Exercise - In the data below, find every line with the string "from" and pull it out.

Material to process -
____

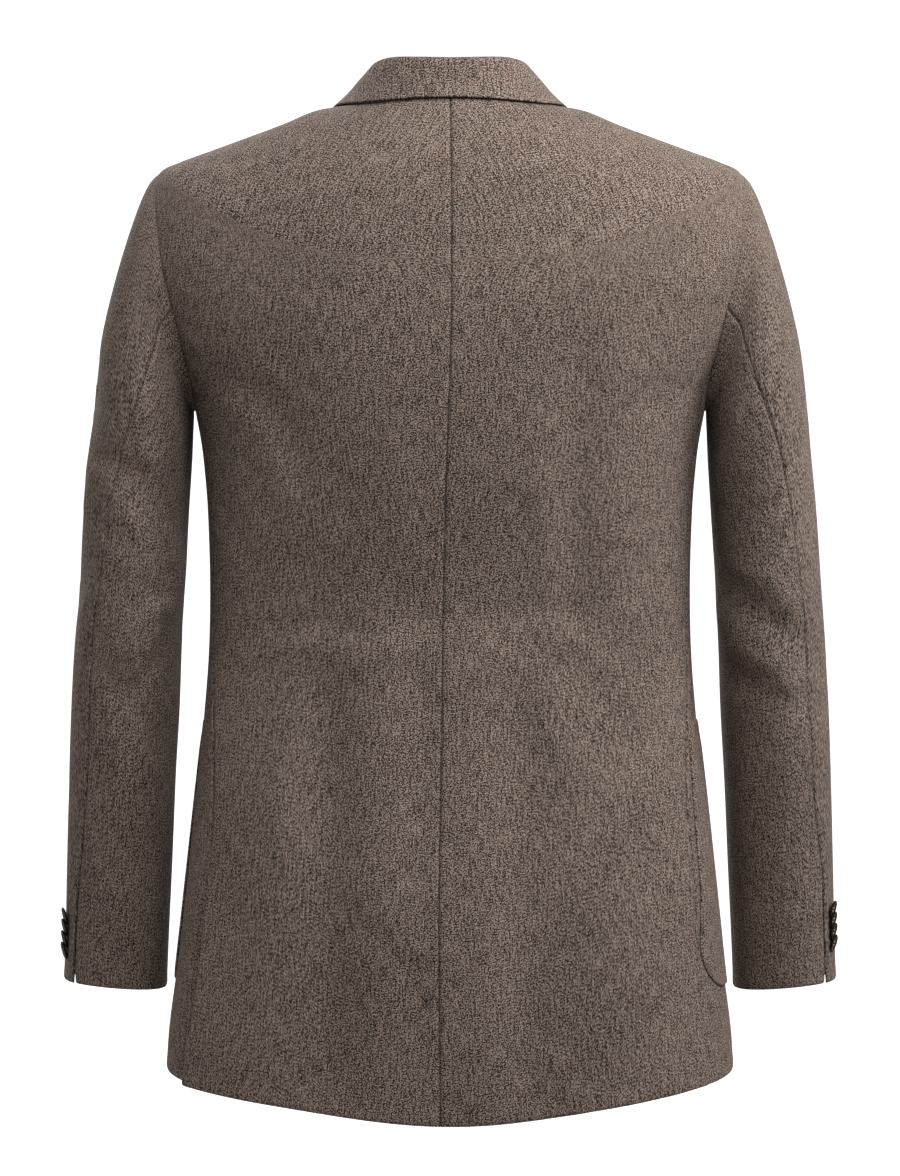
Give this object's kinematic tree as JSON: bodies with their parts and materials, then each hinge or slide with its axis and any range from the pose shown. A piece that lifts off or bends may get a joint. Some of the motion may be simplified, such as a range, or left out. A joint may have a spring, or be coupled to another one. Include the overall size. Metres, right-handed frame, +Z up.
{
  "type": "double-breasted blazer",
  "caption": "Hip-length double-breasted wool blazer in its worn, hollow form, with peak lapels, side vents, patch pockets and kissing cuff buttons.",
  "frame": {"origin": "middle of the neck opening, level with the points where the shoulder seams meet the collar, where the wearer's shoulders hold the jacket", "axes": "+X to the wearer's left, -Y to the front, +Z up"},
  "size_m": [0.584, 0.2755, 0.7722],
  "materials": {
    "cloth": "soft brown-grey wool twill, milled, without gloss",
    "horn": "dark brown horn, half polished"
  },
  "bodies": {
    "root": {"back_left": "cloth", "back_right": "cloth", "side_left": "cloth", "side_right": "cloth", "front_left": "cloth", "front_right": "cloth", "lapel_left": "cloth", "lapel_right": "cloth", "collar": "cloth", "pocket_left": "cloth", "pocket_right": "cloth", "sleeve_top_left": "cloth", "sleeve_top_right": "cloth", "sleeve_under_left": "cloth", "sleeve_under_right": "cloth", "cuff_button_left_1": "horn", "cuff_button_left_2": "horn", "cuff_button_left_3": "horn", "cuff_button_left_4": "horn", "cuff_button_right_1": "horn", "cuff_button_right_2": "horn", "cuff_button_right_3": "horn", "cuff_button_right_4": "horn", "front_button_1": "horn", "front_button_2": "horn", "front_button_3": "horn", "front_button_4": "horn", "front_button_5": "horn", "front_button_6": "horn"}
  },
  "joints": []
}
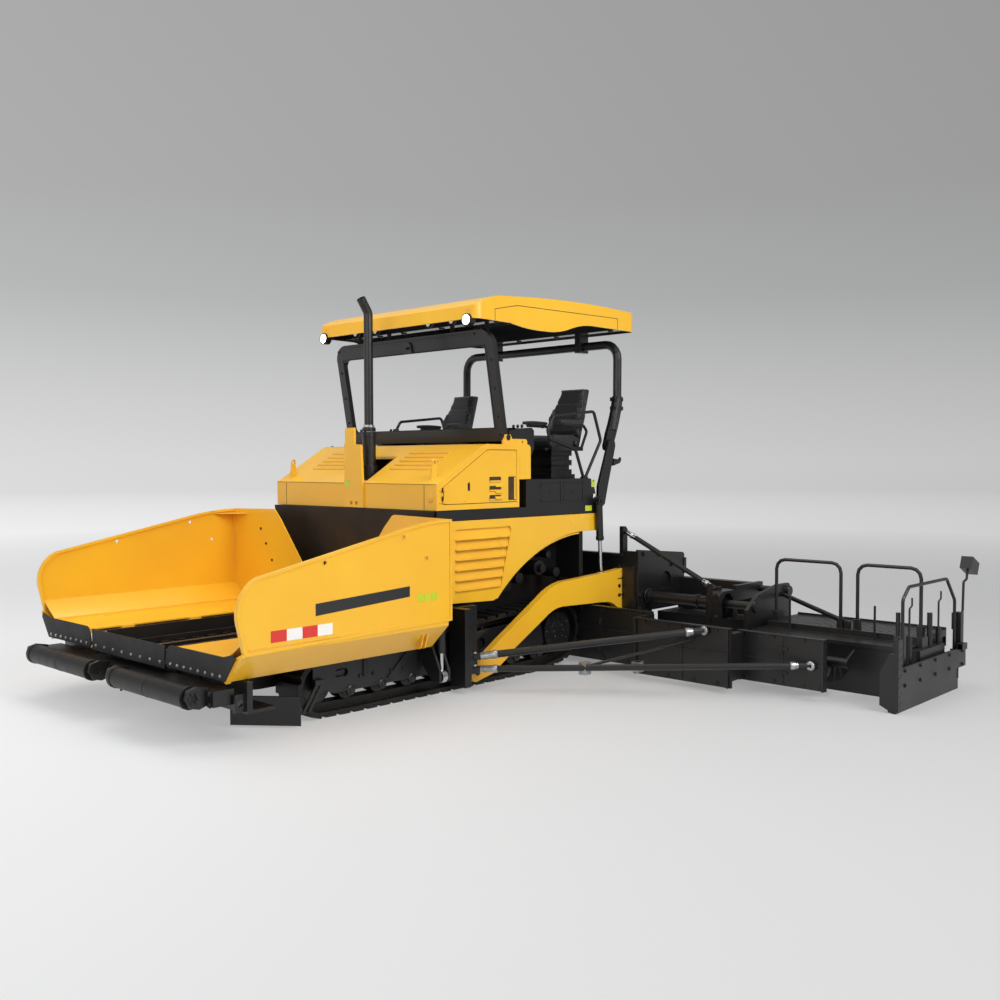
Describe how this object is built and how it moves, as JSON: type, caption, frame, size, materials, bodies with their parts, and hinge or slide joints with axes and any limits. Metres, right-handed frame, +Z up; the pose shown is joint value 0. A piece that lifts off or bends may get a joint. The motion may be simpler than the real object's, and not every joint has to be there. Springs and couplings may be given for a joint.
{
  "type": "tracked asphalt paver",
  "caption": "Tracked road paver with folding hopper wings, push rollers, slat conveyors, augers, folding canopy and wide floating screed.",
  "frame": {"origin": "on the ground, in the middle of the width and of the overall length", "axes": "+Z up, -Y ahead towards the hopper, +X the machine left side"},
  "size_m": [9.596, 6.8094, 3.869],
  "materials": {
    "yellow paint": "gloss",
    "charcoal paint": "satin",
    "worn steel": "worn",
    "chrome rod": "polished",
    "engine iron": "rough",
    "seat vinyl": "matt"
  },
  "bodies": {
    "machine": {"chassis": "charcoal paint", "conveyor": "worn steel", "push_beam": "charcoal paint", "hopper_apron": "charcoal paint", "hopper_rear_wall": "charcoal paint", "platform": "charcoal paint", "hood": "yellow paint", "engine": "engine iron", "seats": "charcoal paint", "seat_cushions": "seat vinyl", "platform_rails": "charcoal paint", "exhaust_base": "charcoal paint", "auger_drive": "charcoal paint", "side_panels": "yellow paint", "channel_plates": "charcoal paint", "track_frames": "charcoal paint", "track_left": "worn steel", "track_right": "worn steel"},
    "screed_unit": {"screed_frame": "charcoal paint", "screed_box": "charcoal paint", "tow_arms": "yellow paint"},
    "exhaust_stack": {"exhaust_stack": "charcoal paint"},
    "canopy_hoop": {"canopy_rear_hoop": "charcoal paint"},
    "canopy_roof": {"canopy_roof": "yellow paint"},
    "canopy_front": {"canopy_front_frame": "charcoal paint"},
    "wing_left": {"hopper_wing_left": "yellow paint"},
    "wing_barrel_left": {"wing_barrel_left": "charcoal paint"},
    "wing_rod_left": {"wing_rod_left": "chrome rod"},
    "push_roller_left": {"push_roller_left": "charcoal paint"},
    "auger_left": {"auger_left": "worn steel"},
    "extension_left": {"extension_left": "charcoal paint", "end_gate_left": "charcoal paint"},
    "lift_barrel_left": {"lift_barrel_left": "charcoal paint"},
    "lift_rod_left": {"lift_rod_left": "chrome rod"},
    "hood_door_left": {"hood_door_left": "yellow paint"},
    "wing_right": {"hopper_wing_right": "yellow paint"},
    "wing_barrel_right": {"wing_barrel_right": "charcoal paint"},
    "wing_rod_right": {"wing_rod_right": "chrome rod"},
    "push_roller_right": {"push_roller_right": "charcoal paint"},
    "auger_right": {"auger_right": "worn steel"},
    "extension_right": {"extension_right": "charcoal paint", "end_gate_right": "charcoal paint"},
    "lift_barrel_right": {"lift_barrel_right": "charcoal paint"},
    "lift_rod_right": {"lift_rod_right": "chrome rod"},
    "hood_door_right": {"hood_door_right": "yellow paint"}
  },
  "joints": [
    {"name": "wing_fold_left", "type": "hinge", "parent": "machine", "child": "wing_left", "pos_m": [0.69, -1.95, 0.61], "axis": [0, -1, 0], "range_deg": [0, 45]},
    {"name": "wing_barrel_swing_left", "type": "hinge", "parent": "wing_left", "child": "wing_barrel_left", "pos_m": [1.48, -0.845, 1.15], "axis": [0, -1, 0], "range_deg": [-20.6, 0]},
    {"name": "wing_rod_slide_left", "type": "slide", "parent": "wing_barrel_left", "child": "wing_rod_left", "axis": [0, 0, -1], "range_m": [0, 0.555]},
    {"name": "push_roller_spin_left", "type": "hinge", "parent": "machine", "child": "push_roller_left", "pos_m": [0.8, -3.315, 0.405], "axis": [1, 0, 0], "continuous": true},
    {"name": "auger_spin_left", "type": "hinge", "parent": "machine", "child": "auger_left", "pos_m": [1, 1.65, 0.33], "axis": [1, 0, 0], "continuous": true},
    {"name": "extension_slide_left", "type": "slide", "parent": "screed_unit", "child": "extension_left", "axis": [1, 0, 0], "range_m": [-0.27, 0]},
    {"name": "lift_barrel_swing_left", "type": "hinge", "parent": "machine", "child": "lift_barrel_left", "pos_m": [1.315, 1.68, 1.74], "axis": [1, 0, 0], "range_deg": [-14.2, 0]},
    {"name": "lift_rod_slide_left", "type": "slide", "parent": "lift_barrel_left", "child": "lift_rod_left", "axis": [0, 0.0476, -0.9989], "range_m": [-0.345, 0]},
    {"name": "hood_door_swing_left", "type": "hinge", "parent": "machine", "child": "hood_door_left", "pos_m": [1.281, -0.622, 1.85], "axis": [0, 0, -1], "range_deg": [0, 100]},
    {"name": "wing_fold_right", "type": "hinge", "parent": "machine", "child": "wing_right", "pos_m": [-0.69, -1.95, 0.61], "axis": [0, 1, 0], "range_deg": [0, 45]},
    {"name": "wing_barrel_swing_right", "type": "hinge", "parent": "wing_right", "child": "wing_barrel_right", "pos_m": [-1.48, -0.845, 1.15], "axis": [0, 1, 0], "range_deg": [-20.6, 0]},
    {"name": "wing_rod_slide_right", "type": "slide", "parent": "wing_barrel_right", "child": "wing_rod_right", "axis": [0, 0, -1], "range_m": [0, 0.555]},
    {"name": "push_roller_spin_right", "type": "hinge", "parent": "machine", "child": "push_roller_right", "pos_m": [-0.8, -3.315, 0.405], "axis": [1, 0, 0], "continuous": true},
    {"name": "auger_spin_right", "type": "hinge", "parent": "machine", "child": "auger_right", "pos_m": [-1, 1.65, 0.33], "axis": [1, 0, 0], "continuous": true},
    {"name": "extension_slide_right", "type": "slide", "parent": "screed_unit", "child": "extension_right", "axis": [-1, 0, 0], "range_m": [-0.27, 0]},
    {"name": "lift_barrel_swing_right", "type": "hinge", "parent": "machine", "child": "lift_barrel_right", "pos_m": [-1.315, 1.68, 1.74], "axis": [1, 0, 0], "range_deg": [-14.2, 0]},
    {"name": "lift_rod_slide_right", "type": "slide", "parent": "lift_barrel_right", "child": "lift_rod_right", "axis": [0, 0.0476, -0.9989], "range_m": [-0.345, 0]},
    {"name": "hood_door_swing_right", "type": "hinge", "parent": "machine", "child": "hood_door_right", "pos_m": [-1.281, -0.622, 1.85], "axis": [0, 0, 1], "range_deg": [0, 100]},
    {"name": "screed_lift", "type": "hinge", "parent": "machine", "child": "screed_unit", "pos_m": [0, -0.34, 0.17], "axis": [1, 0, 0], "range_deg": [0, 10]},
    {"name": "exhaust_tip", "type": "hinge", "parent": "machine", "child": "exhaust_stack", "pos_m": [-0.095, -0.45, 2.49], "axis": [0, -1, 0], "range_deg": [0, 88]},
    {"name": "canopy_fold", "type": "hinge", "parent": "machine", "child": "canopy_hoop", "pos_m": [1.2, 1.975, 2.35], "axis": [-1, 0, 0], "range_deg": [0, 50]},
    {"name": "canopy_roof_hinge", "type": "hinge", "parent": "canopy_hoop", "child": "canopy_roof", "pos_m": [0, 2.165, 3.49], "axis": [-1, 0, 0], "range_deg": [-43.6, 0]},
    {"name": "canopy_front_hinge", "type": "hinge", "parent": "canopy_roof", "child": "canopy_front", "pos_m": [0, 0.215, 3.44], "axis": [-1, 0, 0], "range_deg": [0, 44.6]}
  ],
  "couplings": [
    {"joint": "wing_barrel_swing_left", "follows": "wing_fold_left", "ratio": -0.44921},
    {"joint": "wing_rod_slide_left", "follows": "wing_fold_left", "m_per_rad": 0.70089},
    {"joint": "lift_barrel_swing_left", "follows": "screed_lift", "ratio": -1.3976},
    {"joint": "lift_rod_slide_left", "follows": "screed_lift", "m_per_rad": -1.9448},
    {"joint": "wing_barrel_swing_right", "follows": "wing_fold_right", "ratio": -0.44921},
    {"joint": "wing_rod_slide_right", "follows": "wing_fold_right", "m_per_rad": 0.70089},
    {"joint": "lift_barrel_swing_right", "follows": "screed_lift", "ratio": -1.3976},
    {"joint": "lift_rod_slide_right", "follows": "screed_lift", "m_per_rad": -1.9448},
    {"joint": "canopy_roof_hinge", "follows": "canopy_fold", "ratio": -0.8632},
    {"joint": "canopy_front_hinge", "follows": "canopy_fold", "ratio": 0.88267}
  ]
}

____

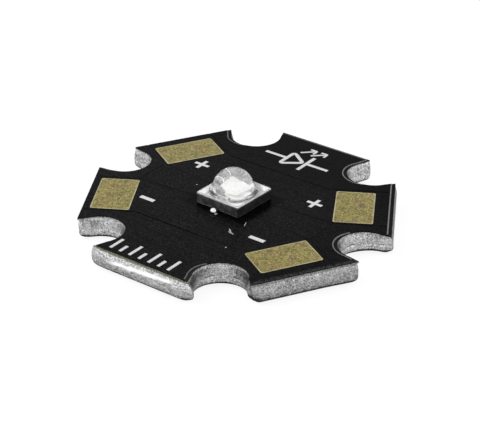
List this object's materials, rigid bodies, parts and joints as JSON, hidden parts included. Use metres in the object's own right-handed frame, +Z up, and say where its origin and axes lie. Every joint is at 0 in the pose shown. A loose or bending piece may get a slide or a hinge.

____

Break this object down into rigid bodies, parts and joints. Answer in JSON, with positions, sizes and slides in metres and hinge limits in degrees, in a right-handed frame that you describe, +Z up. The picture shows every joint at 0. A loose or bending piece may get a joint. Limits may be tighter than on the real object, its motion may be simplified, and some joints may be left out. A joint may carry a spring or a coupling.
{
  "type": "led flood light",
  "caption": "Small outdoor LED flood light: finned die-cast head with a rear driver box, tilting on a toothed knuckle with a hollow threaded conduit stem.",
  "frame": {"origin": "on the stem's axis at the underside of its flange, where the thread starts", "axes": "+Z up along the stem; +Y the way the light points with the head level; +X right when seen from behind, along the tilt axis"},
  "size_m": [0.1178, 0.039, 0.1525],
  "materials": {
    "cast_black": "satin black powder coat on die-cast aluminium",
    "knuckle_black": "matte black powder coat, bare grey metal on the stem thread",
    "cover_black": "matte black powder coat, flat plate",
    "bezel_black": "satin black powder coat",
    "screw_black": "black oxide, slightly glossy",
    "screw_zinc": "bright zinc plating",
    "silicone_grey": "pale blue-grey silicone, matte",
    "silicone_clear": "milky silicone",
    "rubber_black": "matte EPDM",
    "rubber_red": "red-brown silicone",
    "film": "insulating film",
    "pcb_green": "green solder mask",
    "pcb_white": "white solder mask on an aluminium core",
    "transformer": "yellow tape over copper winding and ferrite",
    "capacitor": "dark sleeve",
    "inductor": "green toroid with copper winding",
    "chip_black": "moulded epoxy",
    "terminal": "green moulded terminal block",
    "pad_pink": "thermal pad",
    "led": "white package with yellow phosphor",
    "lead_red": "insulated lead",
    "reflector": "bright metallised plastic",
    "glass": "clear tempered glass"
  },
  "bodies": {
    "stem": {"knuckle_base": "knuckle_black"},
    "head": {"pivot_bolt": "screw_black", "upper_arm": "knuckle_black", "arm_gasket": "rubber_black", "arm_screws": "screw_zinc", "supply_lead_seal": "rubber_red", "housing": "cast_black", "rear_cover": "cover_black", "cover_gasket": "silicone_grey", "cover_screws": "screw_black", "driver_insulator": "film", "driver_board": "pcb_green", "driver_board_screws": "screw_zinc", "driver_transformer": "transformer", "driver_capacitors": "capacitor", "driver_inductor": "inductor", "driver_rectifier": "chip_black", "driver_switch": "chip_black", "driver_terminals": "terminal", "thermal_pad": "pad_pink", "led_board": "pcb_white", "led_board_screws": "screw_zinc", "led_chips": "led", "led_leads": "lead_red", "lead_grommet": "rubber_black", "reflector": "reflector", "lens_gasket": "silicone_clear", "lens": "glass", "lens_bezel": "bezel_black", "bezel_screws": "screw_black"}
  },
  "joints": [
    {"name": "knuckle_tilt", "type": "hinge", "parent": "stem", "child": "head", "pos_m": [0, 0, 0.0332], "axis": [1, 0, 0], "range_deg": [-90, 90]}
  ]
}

____

The completed task -
Give this object's kinematic tree as JSON: bodies with their parts and materials, then each hinge or slide with its axis and any range from the pose shown. A piece that lifts off or bends may get a joint. Some of the motion may be simplified, such as a range, or left out. A joint may have a spring, or be coupled to another one. Include the overall size. Metres, right-handed frame, +Z up.
  "frame": {"origin": "on the stem's axis at the underside of its flange, where the thread starts", "axes": "+Z up along the stem; +Y the way the light points with the head level; +X right when seen from behind, along the tilt axis"},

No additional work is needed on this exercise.